Someone who declined to be identified for this story, but was with Reed at Town Hall that day, says that after being shown a map at Town Hall, Reed was told it was fine to place the monument there “as long as it was on [the private landowner’s] property. They said it could be moved even closer to the bridge as long as it was private.”
“We’ve got lawyers in our back pocket,” Reed says. “Just in case it goes south.”
But Reed says he’d rather not go there. He says he simply wants the town to recognize that UFO sightings really are part of the town’s history, that in 1969 many children at the Sheffield Center School drew sketches of UFOs that now hang in the Roswell [New Mexico] UFO Museum. Roswell was the location of a famous UFO sighting in 1947.
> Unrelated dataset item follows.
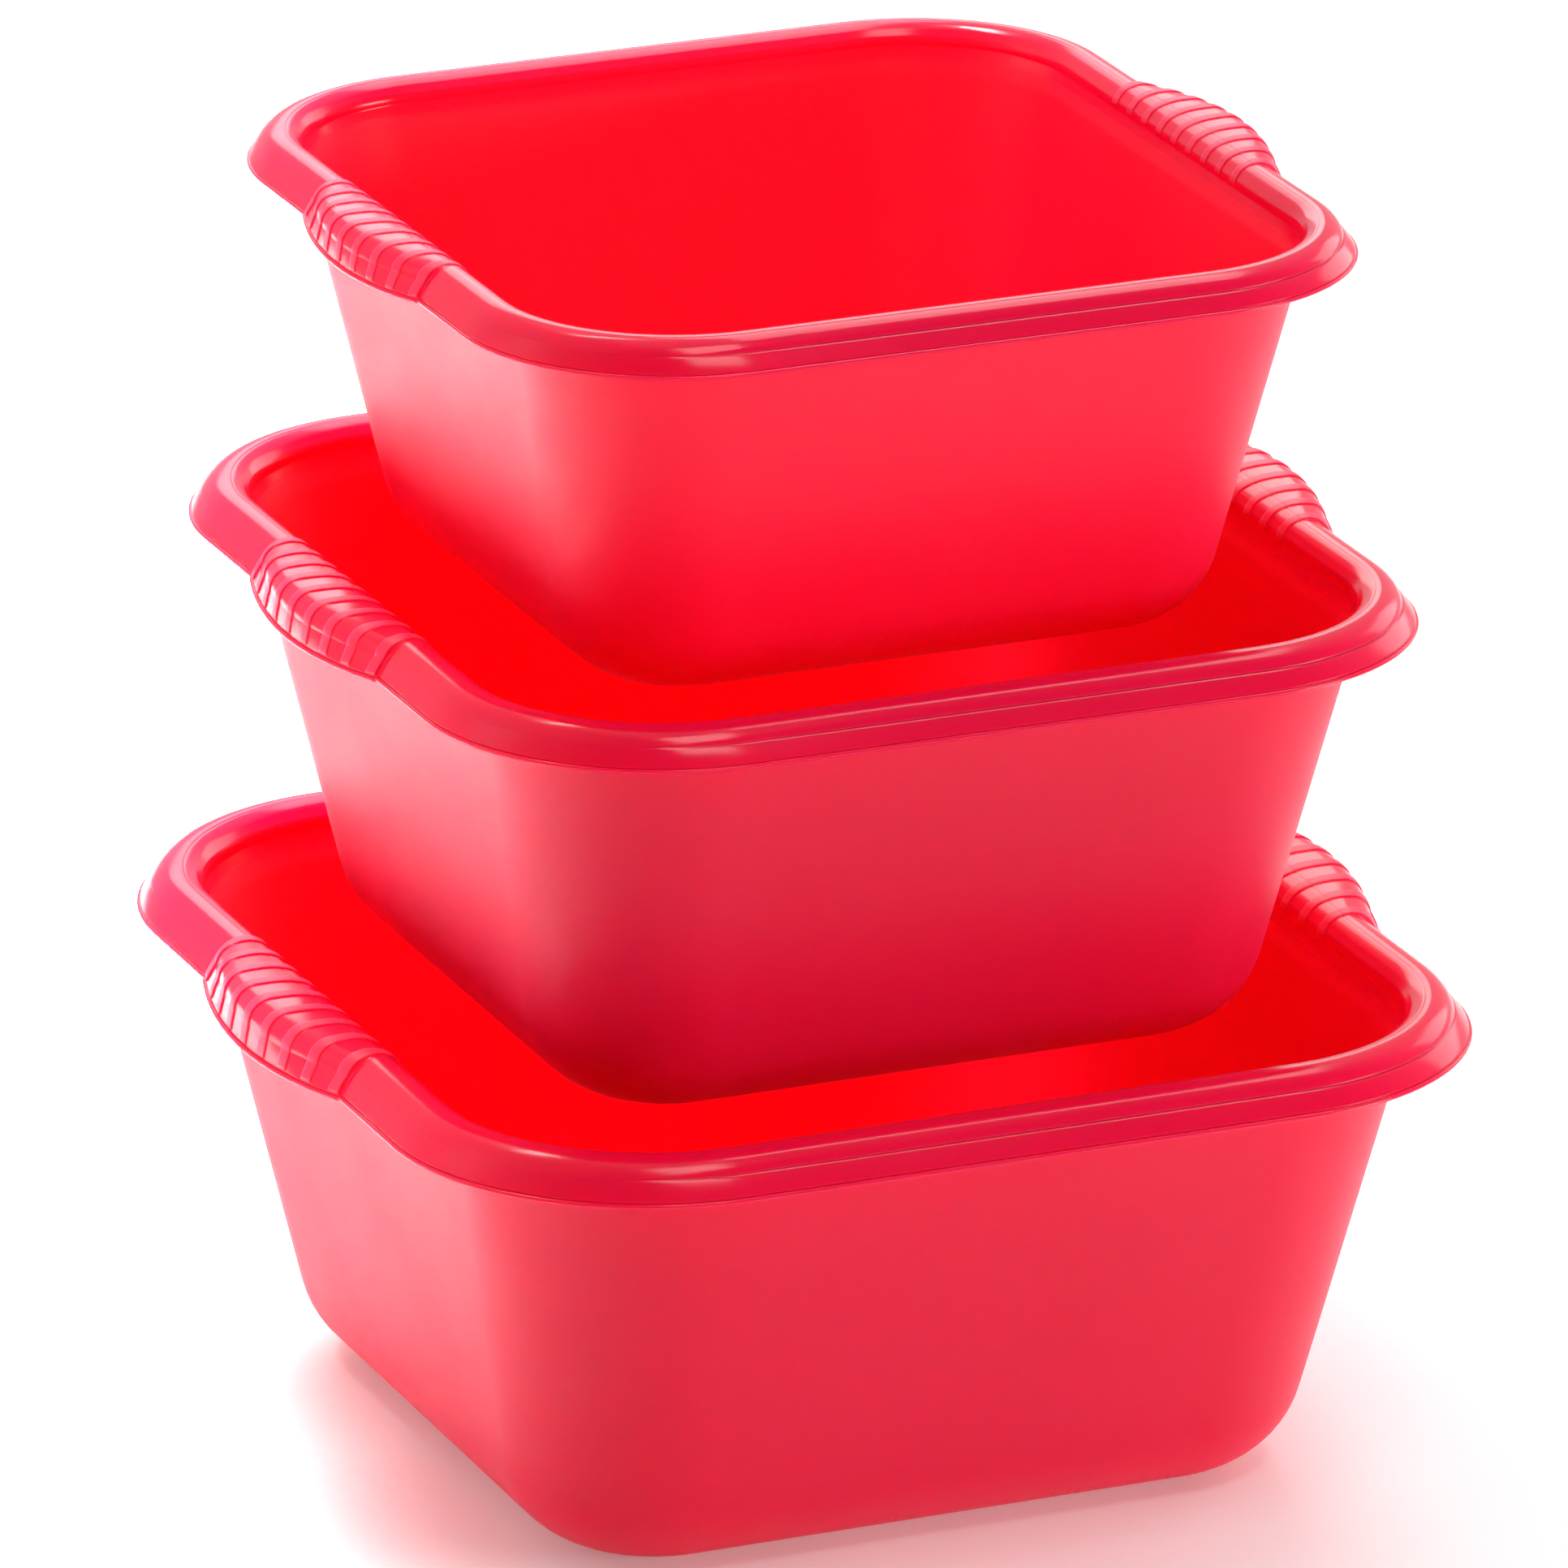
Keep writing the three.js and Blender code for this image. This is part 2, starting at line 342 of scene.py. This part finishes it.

Reed says he doesn’t understand why the town refused to make a proclamation officially endorsing or promoting the sighting.
“I don’t think Sheffield gets it. The money and the interest, the influx and tourism that will come, along with the revenue. I don’t understand the backpedaling. We did this because we want this to be a community thing.”
Reed says the monument is a way for UFO witnesses to have some acknowledgment.
“This monument is a voice for them, without them having to open their mouths.”